Sen. Hillary Rodham Clinton (D-N.Y.) had been invited, separate from the camapign; she pulled out Wednesday when she learned that Alaska Gov. and Republican vice presidential nominee Sarah Palin was to attend. (Palin has not confirmed, according to the latest reports.)
The Dems logic is as follows: A senator is not the same as someone on the ticket. As soon as the Conference of Presidents got Palin (last week apparently) they should have called Obama’s folks, is how the thinking goes.
Additionally, there’s nothing the campaign of Sen. John McCain (R-Ariz.) would love more than a Clinton-Palin pairing (the real kind, as opposed to the Saturday Night Live version): it would lend credibility to the campaign’s claim to the women voters who felt shunted by Clinton’s loss in the primaries.
Dem insiders say that fits a pattern of what they claim is a rightward tilt at the conference, under the leadership of executive vice chairman Malcolm Hoenlein. We’re trying to reach Hoenlein for a reply, but in his defense it must be said that he recently gave Howard Dean, the party’s chairman, free rein at a conference session this summer. Not to mention that some of the conference’s right-wing members have been know to grumble that, despite some liberal claims to the contrary, Hoenlein is not one of them.

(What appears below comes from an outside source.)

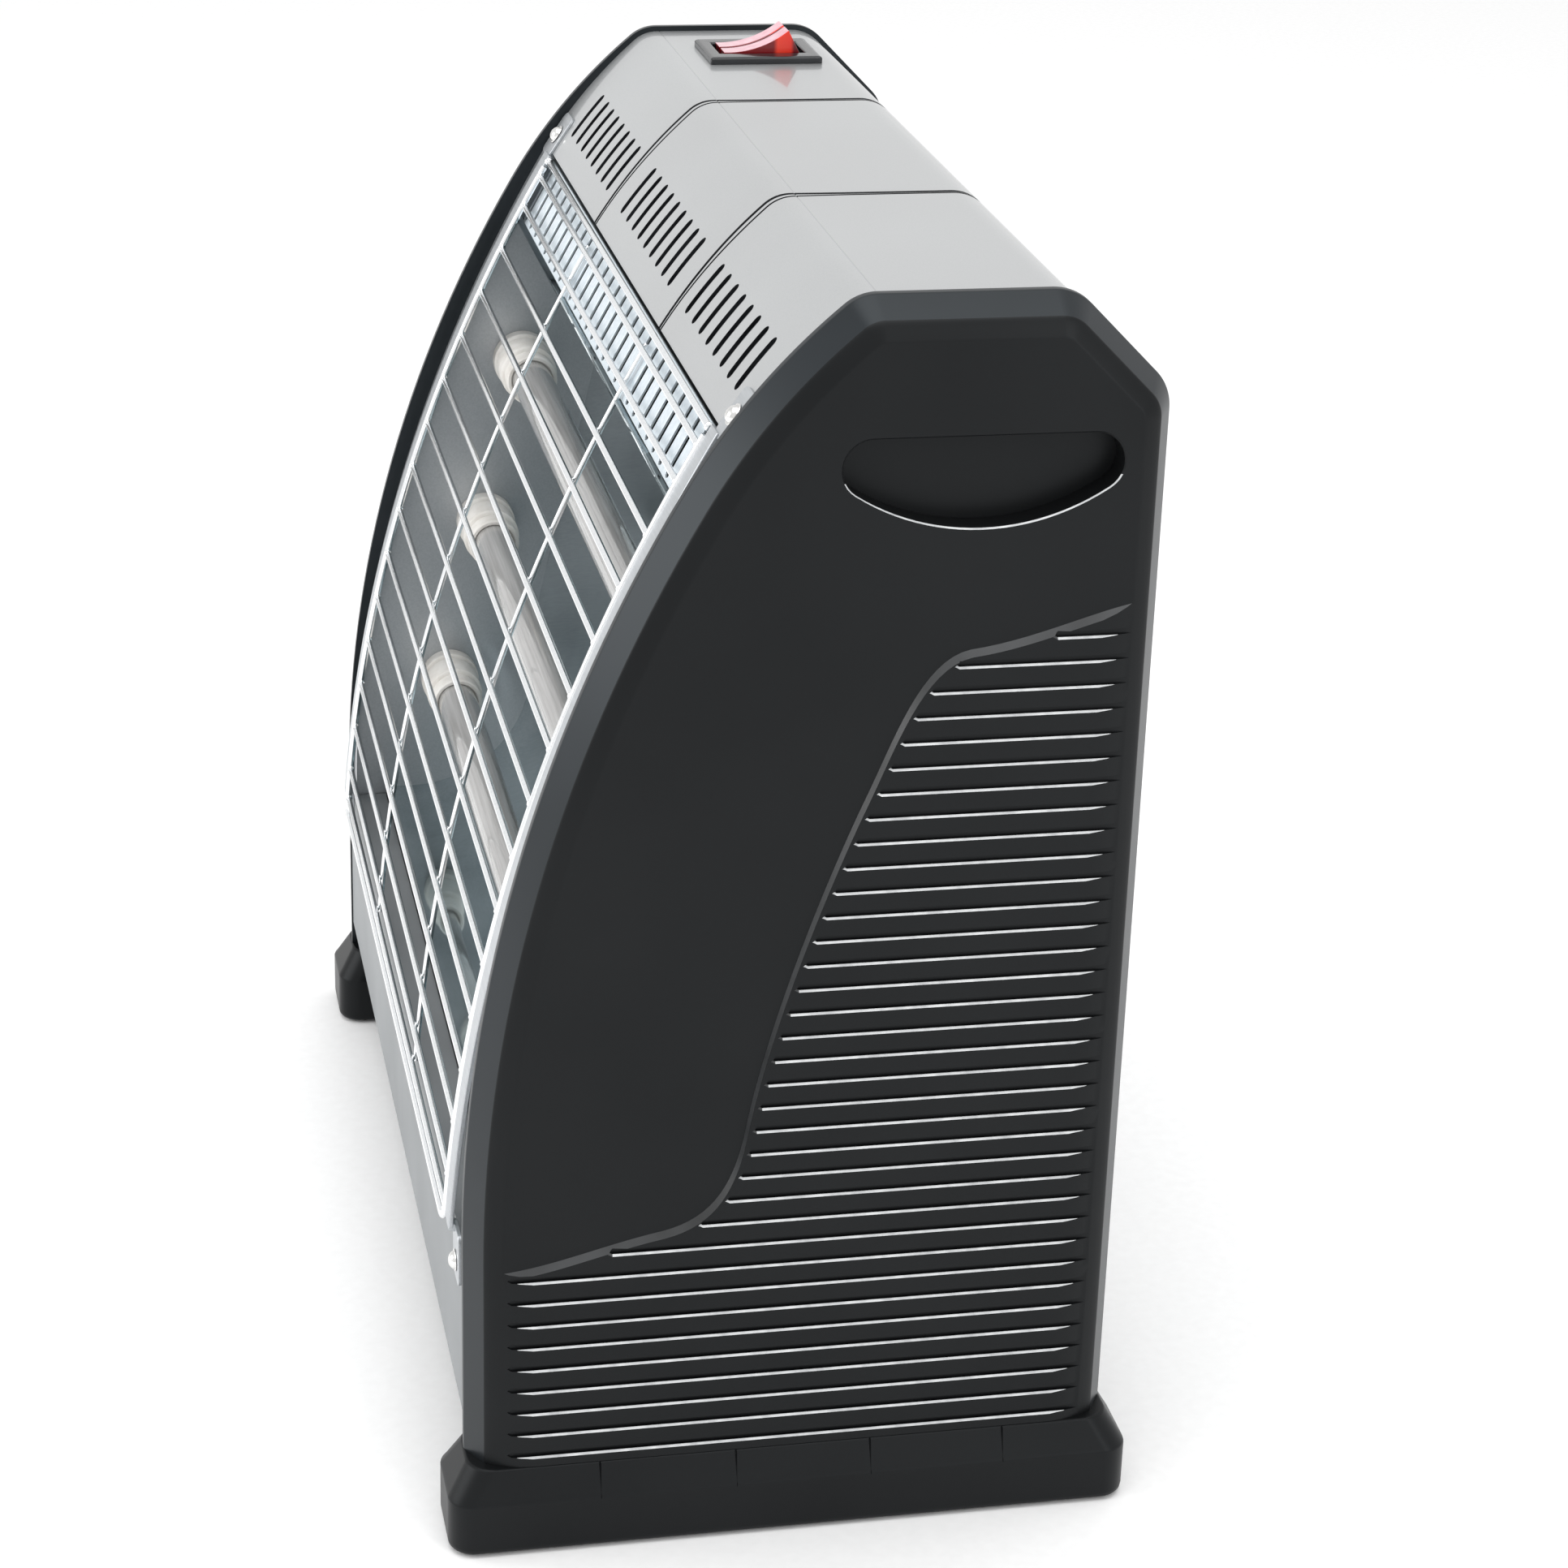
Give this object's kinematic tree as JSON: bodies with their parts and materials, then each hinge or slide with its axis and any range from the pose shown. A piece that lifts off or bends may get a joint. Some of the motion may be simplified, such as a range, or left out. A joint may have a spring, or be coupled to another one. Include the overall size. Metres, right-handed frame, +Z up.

It’s Hoenlein’s second to-and-fro with the Obama campaign. In February, he expressed concerns about the “change” tone of the election: Obama campaigners thought that was directed at their candidate, who has most emphasized change, but Hoenlein said he was talking more broadly about campaigns within both parties. Whether it was related or not, weeks later Hoenlein was touting the bipartisan credentials of the conference’s 60th anniversary of Israel committee.
Scrambling to kiss and make up might not do it this time, though: Dems are not afraid to say, on the record, that they perceive a pattern of some Jewish establishment leaders allowing themselves to be used by the Republicans, whether it’s because of shared neoconservative values, or because there’s a longstanding tradition in Washington of, well, fearing Republican retribution more than the Democratic kind.
Ira Forman, the director of the National Jewish Democratic Council, said Hoenlein has to explain more than just this incident because it’s not his first time in the hot spot. “If it looks like a duck, swims like a duck and quacks like a duck, there’s a good chance it is a duck,” he said of his suspicions of Hoenlein’s Republican sympathies.
UPDATED FROM HERE:
There have been occasions in recent years when similar tensions have arisen between Democrats and major Jewish groups, particularly the American Israel Public Affairs Committee. Congressional Democrats were furious last summer when AIPAC failed to excoriate Republicans for voting against the foreign assistance package. AIPAC has long made support for the package the sine qua non of getting into its good graces, partly, of course, because of its Israel component; but also because the organization sees an overall American commitment to global foreign aid as a pillar in perpetuating support for Israel. It’s made mince meat in the past of Democrats who have voted against the appropriation in the past (to protest perceived Republican underfunding of overseas aid) but was silent in 2007 when the GOP whipped against the bill in a bid to depict Democrats as overly generous overseas and as committed to programs that fund abortions.
That and other rifts have led Democrats to more outspokenly carpet AIPAC when they think its steering wrong – listen to Sen. Joe Biden (D-Del.), Obama’s running mate, blow a gasket when I asked him about his pro-AIPAC voting record earlier this month. (Some close to the situation say that the Obama camp has said that Biden mistakenly thought I said that AIPAC itself had criticized him, when in fact I had cited attacks fro the Republican Jewish Coalition.)
The latest manifestation – unrelated to the Clinton-Palin-Hoenlein contretemps – was today (Wednesday) when J Street, the dovish pro-Israel lobby aiming to undercut the pro-AIPAC consensus on the Hill, hosted a “strategy session” on the Hill with its endorsees. At first, establishment Jewish leaders mocked the J Street endorsee list as marginal, but it now includes Jewish pro-Israel heavyweights, including U.S. Reps. Robert Wexler (D-Fla.), Jan Schakowsky (D-Ill.) and Bob Filner (D-Calif.) Schakowsky and Filner both spoke at the event, and said they welcomed the opportunity to be perceived as pro-Israel beyond the traditional Jewish establishment constraints. Schakowsky said debate on the peace process is more robust in Israel than in Washington, a trope that was once unimaginable from a Jewish lawmaker.
Filner agreed, telling J Street: “You give us the option to vote the way we should be voting.”